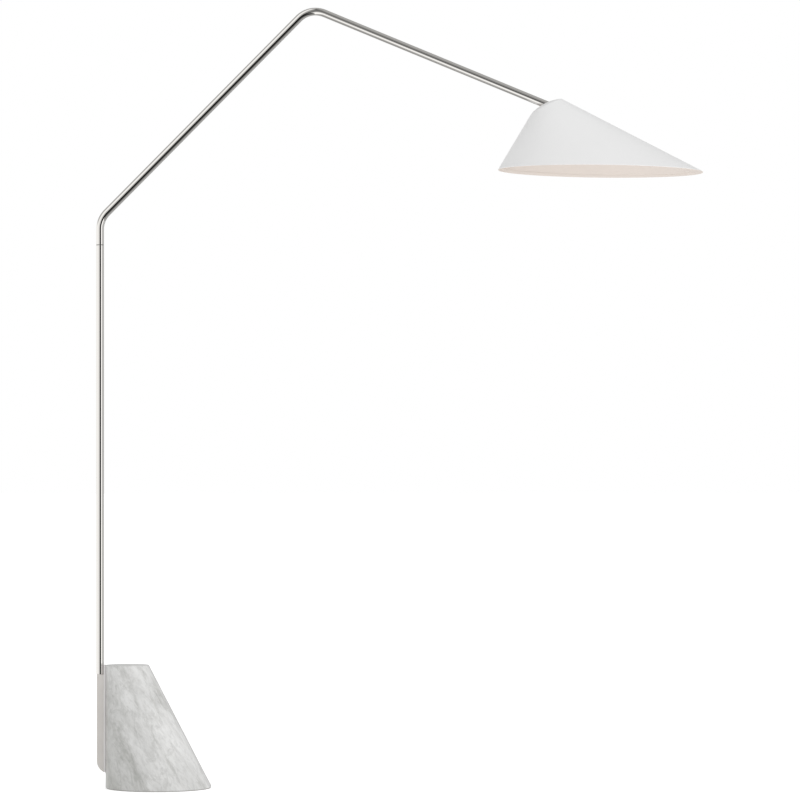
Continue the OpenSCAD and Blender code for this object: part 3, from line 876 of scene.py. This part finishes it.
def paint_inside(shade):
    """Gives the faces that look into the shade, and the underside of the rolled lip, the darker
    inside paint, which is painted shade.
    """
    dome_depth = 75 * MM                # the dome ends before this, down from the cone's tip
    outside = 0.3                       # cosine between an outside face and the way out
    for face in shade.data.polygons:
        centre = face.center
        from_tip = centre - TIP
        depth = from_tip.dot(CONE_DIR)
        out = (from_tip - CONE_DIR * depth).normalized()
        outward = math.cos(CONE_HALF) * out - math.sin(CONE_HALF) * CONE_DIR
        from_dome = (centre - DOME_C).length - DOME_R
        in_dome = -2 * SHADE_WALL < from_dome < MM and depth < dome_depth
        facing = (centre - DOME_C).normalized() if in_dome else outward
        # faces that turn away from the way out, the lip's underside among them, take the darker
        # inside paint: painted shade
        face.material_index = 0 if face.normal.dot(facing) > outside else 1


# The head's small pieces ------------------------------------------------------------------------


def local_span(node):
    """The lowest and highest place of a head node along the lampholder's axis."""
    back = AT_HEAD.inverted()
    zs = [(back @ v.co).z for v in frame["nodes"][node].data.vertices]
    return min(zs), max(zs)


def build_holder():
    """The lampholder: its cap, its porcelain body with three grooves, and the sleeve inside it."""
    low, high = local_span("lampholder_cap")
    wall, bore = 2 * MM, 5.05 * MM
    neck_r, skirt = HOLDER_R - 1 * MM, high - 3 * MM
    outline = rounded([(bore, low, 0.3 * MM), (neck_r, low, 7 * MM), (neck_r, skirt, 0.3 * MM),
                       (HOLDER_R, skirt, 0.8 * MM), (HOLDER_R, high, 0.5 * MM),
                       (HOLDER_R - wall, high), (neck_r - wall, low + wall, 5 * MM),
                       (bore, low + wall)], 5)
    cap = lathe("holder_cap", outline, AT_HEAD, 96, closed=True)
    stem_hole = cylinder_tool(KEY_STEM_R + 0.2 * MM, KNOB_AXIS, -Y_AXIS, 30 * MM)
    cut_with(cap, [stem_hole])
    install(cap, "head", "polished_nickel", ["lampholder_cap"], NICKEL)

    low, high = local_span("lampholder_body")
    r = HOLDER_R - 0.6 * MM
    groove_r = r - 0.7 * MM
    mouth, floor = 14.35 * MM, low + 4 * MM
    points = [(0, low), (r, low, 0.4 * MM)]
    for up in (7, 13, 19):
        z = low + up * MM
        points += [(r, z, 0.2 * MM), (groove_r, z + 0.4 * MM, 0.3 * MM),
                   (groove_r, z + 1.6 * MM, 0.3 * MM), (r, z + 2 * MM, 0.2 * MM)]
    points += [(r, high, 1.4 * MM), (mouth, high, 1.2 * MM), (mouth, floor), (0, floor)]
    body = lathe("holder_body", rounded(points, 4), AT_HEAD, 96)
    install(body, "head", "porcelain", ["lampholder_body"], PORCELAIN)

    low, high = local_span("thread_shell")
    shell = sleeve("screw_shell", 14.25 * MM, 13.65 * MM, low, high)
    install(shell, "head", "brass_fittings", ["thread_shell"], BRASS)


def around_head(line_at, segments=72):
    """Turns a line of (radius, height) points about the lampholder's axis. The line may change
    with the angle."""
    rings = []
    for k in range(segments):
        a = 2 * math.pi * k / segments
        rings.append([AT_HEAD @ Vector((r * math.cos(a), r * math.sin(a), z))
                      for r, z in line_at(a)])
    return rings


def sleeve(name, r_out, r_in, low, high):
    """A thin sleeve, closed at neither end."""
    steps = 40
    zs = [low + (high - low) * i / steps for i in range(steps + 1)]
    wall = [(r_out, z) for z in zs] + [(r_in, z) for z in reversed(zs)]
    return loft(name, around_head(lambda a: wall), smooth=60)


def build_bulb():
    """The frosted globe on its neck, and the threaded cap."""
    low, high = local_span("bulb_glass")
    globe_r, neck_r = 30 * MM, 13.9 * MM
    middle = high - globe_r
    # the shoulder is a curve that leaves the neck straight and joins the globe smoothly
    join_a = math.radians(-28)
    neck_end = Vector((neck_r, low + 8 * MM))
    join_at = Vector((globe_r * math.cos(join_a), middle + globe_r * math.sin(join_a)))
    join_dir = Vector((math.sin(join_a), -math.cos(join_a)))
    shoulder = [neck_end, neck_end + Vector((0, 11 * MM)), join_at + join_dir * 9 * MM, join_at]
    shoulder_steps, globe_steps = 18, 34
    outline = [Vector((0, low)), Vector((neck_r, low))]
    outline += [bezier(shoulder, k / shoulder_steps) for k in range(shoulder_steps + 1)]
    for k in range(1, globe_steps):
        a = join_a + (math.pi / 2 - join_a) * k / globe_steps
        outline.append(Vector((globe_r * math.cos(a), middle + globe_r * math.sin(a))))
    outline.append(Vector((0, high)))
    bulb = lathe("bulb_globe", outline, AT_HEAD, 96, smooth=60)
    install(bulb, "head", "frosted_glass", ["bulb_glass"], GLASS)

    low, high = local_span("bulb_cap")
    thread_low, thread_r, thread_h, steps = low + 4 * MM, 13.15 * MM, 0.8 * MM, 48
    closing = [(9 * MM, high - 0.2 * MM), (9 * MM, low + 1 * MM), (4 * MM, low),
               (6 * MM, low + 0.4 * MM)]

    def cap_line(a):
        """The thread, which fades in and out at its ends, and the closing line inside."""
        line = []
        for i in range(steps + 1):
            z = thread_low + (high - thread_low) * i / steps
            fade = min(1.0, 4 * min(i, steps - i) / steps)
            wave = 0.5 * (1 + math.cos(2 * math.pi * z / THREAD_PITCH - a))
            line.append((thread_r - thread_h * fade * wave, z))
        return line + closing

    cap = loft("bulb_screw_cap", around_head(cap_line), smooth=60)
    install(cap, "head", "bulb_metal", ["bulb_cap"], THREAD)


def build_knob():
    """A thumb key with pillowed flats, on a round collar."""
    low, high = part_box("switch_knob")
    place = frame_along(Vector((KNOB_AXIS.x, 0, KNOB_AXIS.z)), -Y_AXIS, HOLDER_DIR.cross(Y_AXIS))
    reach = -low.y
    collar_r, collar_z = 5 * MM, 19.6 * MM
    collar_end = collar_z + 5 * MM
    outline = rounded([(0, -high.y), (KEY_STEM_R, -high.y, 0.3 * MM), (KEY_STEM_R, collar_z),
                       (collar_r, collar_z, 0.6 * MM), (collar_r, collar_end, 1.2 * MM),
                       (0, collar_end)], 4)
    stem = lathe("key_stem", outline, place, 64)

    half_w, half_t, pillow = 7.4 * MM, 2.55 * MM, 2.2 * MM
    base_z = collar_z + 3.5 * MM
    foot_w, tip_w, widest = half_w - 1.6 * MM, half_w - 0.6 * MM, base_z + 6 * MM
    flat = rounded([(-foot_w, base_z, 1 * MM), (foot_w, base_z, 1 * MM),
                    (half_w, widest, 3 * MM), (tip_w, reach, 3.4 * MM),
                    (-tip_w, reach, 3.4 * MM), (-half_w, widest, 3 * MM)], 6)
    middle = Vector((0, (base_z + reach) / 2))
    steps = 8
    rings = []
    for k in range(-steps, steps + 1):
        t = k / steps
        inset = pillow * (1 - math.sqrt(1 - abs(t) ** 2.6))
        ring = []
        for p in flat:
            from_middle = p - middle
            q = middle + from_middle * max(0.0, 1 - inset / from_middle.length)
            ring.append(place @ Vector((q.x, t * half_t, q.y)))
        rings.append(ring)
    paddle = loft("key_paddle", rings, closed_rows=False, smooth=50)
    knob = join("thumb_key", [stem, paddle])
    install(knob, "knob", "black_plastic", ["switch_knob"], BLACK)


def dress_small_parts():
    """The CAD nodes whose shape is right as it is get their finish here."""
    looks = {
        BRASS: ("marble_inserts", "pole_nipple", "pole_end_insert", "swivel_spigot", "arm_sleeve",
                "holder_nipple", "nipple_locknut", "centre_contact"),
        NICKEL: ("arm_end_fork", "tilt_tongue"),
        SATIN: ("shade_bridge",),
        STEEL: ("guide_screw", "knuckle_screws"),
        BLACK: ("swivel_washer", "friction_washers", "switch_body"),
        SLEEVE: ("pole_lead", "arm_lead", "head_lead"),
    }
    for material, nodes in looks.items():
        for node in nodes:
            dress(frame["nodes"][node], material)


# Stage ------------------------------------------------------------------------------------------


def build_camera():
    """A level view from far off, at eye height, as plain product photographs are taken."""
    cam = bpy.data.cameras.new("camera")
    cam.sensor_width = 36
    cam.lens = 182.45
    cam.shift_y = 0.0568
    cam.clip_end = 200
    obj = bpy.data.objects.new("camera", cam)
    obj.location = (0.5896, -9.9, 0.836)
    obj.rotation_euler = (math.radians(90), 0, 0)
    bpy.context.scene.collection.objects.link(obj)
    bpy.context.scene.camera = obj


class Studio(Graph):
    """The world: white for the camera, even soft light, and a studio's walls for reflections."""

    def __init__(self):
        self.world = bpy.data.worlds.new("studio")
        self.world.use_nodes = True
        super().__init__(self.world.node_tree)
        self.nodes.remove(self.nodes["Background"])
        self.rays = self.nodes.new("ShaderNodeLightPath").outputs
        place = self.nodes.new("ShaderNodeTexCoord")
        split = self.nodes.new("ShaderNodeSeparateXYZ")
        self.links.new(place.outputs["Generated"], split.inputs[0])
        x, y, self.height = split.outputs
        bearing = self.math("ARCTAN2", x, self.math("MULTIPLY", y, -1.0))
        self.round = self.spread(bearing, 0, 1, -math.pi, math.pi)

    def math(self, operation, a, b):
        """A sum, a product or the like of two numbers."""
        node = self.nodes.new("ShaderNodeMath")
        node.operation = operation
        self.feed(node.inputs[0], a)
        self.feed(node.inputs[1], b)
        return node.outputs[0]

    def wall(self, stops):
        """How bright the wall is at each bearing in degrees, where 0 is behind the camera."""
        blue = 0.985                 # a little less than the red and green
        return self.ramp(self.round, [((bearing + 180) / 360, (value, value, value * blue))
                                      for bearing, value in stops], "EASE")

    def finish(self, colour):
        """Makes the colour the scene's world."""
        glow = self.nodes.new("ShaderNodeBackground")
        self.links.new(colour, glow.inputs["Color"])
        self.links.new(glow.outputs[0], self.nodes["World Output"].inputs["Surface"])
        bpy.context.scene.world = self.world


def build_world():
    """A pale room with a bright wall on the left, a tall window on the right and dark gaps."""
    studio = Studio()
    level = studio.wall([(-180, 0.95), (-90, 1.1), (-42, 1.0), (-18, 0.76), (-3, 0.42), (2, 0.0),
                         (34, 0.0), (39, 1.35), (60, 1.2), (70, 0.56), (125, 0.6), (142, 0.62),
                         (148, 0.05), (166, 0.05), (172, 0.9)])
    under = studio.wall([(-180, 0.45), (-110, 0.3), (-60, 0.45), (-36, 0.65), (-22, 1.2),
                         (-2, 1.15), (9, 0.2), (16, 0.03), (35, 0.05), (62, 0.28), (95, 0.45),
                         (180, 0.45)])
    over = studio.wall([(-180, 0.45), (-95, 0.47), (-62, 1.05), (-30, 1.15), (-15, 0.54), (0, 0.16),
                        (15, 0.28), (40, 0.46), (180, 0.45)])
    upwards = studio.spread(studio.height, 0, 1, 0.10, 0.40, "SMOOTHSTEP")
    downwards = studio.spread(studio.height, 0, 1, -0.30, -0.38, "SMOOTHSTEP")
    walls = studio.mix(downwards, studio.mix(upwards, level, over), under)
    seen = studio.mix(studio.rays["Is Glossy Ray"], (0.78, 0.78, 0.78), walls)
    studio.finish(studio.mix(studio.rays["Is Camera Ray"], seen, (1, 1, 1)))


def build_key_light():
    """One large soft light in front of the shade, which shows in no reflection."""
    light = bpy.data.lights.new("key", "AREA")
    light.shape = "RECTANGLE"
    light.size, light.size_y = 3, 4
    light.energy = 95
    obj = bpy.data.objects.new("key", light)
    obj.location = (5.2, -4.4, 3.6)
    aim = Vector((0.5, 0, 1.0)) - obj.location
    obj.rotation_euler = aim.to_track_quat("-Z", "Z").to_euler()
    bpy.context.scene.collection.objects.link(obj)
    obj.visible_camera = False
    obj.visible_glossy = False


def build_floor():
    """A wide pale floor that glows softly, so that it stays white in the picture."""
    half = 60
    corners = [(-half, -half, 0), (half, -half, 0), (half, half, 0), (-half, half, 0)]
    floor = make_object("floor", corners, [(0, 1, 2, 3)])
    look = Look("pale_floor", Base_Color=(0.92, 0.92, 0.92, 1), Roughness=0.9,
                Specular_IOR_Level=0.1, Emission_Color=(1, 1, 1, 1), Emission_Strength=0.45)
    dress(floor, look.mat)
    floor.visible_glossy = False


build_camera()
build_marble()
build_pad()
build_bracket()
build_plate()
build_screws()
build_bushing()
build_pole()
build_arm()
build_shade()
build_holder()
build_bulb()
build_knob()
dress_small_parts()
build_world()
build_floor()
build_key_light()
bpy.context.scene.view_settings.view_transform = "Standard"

*Requirements*. Everything from the first line through the line containing "return min(zs), max(zs)" should be quoted exactly, and nothing beyond it.

*Correct response*.
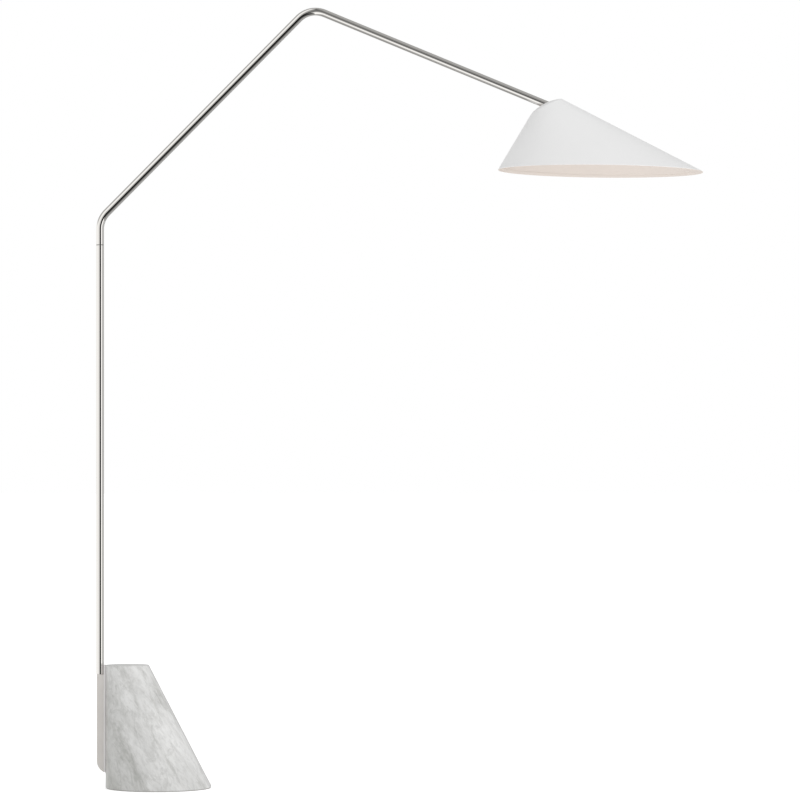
Continue the OpenSCAD and Blender code for this object: part 3, from line 876 of scene.py. This part finishes it.
def paint_inside(shade):
    """Gives the faces that look into the shade, and the underside of the rolled lip, the darker
    inside paint, which is painted shade.
    """
    dome_depth = 75 * MM                # the dome ends before this, down from the cone's tip
    outside = 0.3                       # cosine between an outside face and the way out
    for face in shade.data.polygons:
        centre = face.center
        from_tip = centre - TIP
        depth = from_tip.dot(CONE_DIR)
        out = (from_tip - CONE_DIR * depth).normalized()
        outward = math.cos(CONE_HALF) * out - math.sin(CONE_HALF) * CONE_DIR
        from_dome = (centre - DOME_C).length - DOME_R
        in_dome = -2 * SHADE_WALL < from_dome < MM and depth < dome_depth
        facing = (centre - DOME_C).normalized() if in_dome else outward
        # faces that turn away from the way out, the lip's underside among them, take the darker
        # inside paint: painted shade
        face.material_index = 0 if face.normal.dot(facing) > outside else 1


# The head's small pieces ------------------------------------------------------------------------


def local_span(node):
    """The lowest and highest place of a head node along the lampholder's axis."""
    back = AT_HEAD.inverted()
    zs = [(back @ v.co).z for v in frame["nodes"][node].data.vertices]
    return min(zs), max(zs)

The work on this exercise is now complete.